A 1915 painting by Gustav Klimt fetched $40.4 million (£25.4 million) at an auction in New York on Wednesday. The landscape had been looted by the Nazis during the second World War, and was only recently returned to the owner’s grandson.
George Jorisch, the 83 year old grandson of the original owner, received the painting entitled Litzlberg on the Attersee from Salzburg’s Museum of Modern Arts in July.
The painting was originally owned by Austrian iron mogul Viktor Zuckerkandl, who passed the painting to his sister, Amaile Redlich. She was then deported in 1941, while her art collection was seized by the Nazis.
Sotheby’s ‘roars back’
David Norman of auctioneers Sotheby’s said that the market has “really roared back” for elite art dealers, as records were also set for numerous other modern and impressionist artists.
French impressionst Gustave Caillebotte’s work, Le pot d’Argenteuil et la Seine, was auctioned off for $9.3 million (£5.8 million), while Art Deco painter Tamara de Lempicka’s Le reve sold for $8.5 million (£5.3 million).

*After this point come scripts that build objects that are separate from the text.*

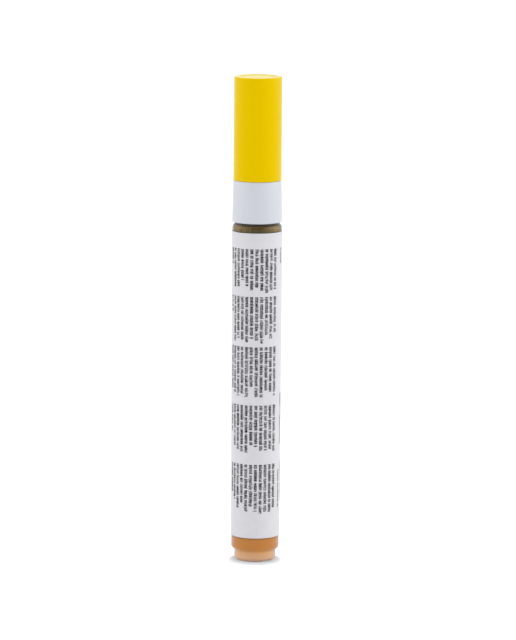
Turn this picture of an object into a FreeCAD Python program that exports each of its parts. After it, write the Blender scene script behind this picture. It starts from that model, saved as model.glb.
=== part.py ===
"""Valve-action porcelain paint marker, capped, standing on its foot.

Lengths are in millimetres. +Z runs from the foot to the cap along the marker's axis, the origin is the
centre of the foot's underside, and -Y is the side that shows the printed face of the label.

A translucent one-piece barrel holds the paint and a mixing ball. Its neck carries the white front section,
which clamps the valve on the neck's rim and guides the nib. Pressing the nib pushes the valve stem off its
seal against a coil spring. A yellow cap with an inner sealing cap slides over the front section.
"""
import FreeCAD, Part
import math
import os

# Barrel, one moulding with a closed floor, a recessed foot and a neck
barrel_diameter = 14.76         # across the shoulder
barrel_height = 102.0           # foot to shoulder
barrel_draft_angle = 0.148      # degrees, the barrel narrows towards its foot
barrel_wall = 1.55
shoulder_rounding = 1.4
foot_height = 2.95
foot_chamfer = 0.975            # 45 degrees, from the barrel's wall in to the foot
foot_wall = 1.9
foot_rounding = 1.1
floor_rise = 0.65               # reservoir floor above the top of the foot
floor_thickness = 1.3
floor_rounding = 1.0
notch_width = 3.2               # drain notch in the foot's rim
notch_height = 0.45
notch_azimuth = 38.0            # degrees from the front, towards +X
neck_height = 7.5
neck_wall = 0.75
neck_clearance = 0.05
snap_bead_radius = 0.3
snap_bead_rise = 4.2            # above the shoulder

# Label, a printed film wrapped once round the barrel with a lap seam at the back
label_thickness = 0.1
label_glue_gap = 0.05
label_bottom_margin = 3.65      # bare barrel between the foot's chamfer and the film
label_top_margin = 0.95         # bare barrel between the film and the shoulder's rounding
label_lap_angle = 14.0          # degrees

# Paint and mixing ball
paint_depth = 50.0
paint_gap = 0.05
ball_diameter = 5.2

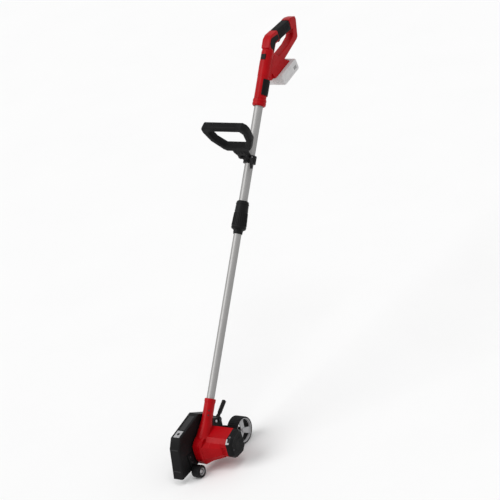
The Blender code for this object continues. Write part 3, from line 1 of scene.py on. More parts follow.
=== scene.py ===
"""The looks of the cordless lawn edger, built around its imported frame, in metres.

Forward is -Y, the handle is at +Y and the motor at +X, as in the part's source.
"""

import json
import math

import bmesh
import bpy
from mathutils import Matrix, Vector


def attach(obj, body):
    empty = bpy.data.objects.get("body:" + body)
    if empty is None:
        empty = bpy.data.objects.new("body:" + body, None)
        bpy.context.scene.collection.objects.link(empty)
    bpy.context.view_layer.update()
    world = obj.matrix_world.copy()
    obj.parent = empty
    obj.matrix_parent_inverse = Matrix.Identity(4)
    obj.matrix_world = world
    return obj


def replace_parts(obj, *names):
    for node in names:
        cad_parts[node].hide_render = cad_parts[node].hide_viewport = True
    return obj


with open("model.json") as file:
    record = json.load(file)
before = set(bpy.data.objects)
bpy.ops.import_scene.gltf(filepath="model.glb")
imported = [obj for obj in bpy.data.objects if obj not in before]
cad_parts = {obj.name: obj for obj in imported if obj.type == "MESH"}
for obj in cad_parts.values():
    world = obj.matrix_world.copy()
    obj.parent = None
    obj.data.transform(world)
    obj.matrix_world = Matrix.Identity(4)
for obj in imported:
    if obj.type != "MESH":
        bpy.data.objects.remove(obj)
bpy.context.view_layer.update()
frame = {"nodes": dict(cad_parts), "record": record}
scene = bpy.context.scene

# Camera at the photograph's viewing angle

CAMERA_PLACE = Vector((3.67918, -4.59592, 3.24259))
CAMERA_RIGHT = Vector((0.82194918, 0.52142459, -0.22916356))
CAMERA_UP = Vector((-0.05426324, 0.47221171, 0.87981339))
CAMERA_BACK = Vector((0.56697005, -0.71072674, 0.41642822))

SENSOR_WIDTH = 36.0
FOCAL_LENGTH = 144.0
FAR_LIMIT = 60.0

lens = bpy.data.cameras.new("camera")
lens.sensor_width = SENSOR_WIDTH
lens.lens = FOCAL_LENGTH
lens.clip_end = FAR_LIMIT
camera = bpy.data.objects.new("camera", lens)
scene.collection.objects.link(camera)
columns = Matrix((CAMERA_RIGHT, CAMERA_UP, CAMERA_BACK)).transposed()
camera.matrix_world = Matrix.Translation(CAMERA_PLACE) @ columns.to_4x4()
scene.camera = camera
scene.view_settings.view_transform = "Standard"

# Frames of the machine, in the row frame

SPINDLE = Matrix.Translation((-0.0145, -0.43498, 0.07000))
MOTOR = Matrix.Translation((-0.0145, -0.41778, 0.07876))
ROLLER = Matrix.Translation((-0.0145, -0.50198, 0.02050))
DEPTH = Matrix.Translation((-0.0145, -0.35398, 0.12000))
WHEEL = Matrix.Translation((-0.0145, -0.28998, 0.04500))


def tilted(place, degrees):
    return Matrix.Translation(place) @ Matrix.Rotation(math.radians(degrees), 4, "X")


TUBE_LEAN = -40.1
BATTERY_TURN = 51.1
GRIP_TURN = 43.9
AUX_TURN = 67.0
TUBE = tilted((-0.0155, -0.44951, 0.08224), TUBE_LEAN)
BASE = TUBE @ tilted((0.0, 0.0355, 1.2197), BATTERY_TURN)
GRIP = TUBE @ tilted((0.0, 0.0340, 1.3483), GRIP_TURN)
AUX = TUBE @ tilted((0.0, -0.0270, 0.9390), AUX_TURN)

# Materials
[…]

Though it was expected to be the highlight of the Sotheby’s New York auction, a Henri Matisse bronze was withdrawn after being privately sold on Tuesday for an undisclosed sum. Three other works in the Matisse Nu de dos series were sold with it. Each were expected to make separate sales of $30 million (£18.9 million) each.
The full auction fetched a spectacular $200 million (£125.6 million), with 57 out of 70 lots being sold.
Rival fares worse
Rival auction house Christie’s fared much worse at their art expo the night before, as a number of top lots failed to sell.
The Christie’s impressionist and modern art auction expected to net around $35 million (£25.4 million) for a Degas sculpture of a teenage dancer, but the bidding stopped at $18 milion and the piece was not sold.
While the Sotheby’s spokesperson said that marked had come roaring back, Christie’s head of impressionist and modern art said that the art collection market was “at its most selective.”
The Degas sculpture, La Petite Danseuse de Quartorze Ans, known as Little Dancer, was the only sculpture the artist ever exhibited in his lifetime and its failure to sell was a huge shock and disappointment to art experts.
A pair of Picasso portraits, expected to sell for $12 million and $18 million (£8.7m, £13m) also failed to reach expectations and were not sold.